NE: We got dragged into this in the early '80s by a guy named Luther Sunderland, who's now dead. He was an engineer for General Electric, did a lot of the engineering for the B-1 bombers. The guy was not dumb. But he was the leading creationist on the East Coast. I didn't know that when he came to me representing himself as a consultant for the New York State Board of Regents, who are the people who oversee the curriculum for high schools. When I got the typescript back he had me responding to, "So you don't mind seeing Creationism taught side by side with evolution in the public schools," saying, "No, I think it's good." What I really said was that I don't mind a science teacher starting off by saying there are other explanations for this, but they're mostly in religious traditions, not in the scientific tradition.

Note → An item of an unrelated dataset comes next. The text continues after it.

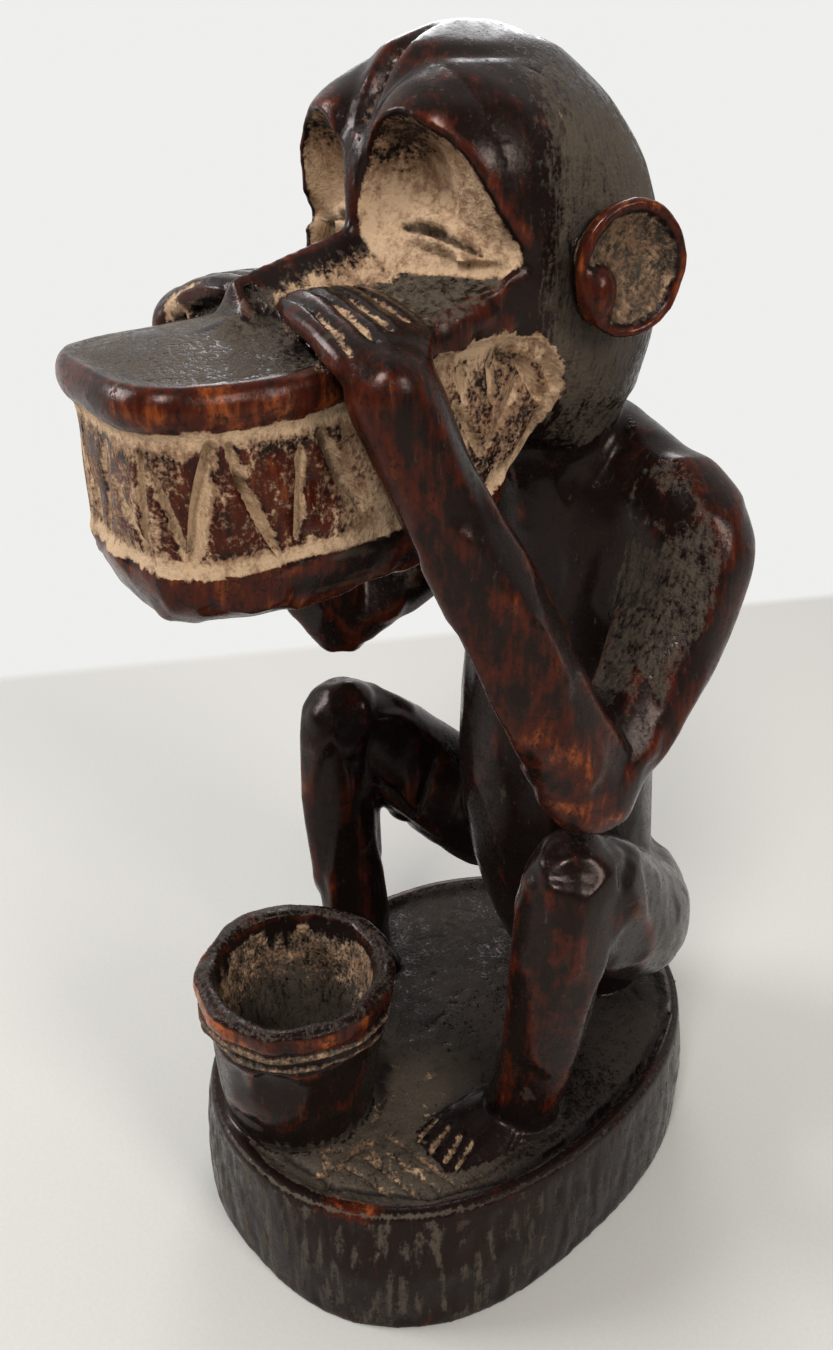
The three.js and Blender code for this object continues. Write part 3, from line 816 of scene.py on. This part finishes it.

He invited me to change anything I wanted to, so I did. But by that time, he had already introduced that transcript into a study session of the Iowa State Legislature. Later on I became friendly with Sunderland and would go on TV with him. The other thing was that Sunderland got to President Reagan's speechwriters because of punctuated equilibrium. Reagan went to a convention of fundamentalist ministers in Texas and attacked evolution saying that "It's a scientific theory only, and it has in recent years been challenged in the world of science and is not yet believed in the scientific community to be as infallible as it once was believed."

My position is the same as Darwin's on this: Evolution works through processes such as natural selection and speciation. If someone wanted to say that life started three and a half billion years ago with bacteria, then God saw to it, using natural processes such as evolution, that other things would come along, including the Cambrian explosion, I would have absolutely no problem with that. But not if he says that Darwin said evolution is slow and gradual; Eldredge and Gould say it proceeds by fits and starts. Ergo Eldredge and Gould don't believe in evolution.

Evolution is the idea that all organisms descended from a single common ancestor. Period. Though we can argue about mechanisms, I have no doubt that selection and speciation are the heart and soul of the evolutionary process.

CW: You pointed earlier to the origin of agriculture being the time when we first defined ourselves as a unique species by stepping out of local ecosystems. The human form in its modern manifestation has been around one or two hundred thousand years, yet modern behavior doesn't seem to start appearing until about 50,000 years ago. When do you think that culture first began to eclipse biological evolution?

NE: About 2.5 million years ago there was a climatically induced turnover [of species in Africa], and at the same time the development of the first stone tools. Since then, humans have shown less and less direct response to weather change and more and more to their material culture. In his new book, Becoming Human, my friend Ian Tattersall says that these behavioral innovations very quickly become decoupled from speciation events. Homo sapiens begin to wander around the globe starting 100,000 years ago. But there's no creative spark, such as art, until about 30,000 or 35,000 years ago. There are some problems with the dates now in Australia, but certainly in Europe that's very well tied down. And that's not a biological event, that's something else. Something profound did occur starting about 30,000 years ago.

CW: You could say that's when culture became the primary influence on our behavior rather than environmental change?

NE: No, I wouldn't actually say that. That had happened long before. It's things like music and art that have less obviously practical uses. It's when the human spirit comes in.

CW: Human spirit is a difficult thing for a paleontologist to study.

NE: Yes. Well, it does have its manifestations, like cave paintings. Tattersall was reminding me that about 30 years ago, archeologists had found lots of pollen grains in an Iraqi Neandertal burial. They were probably from flowers being placed into the grave, which, again, may be some sort of an inkling of awareness, a manifestation of the human spirit.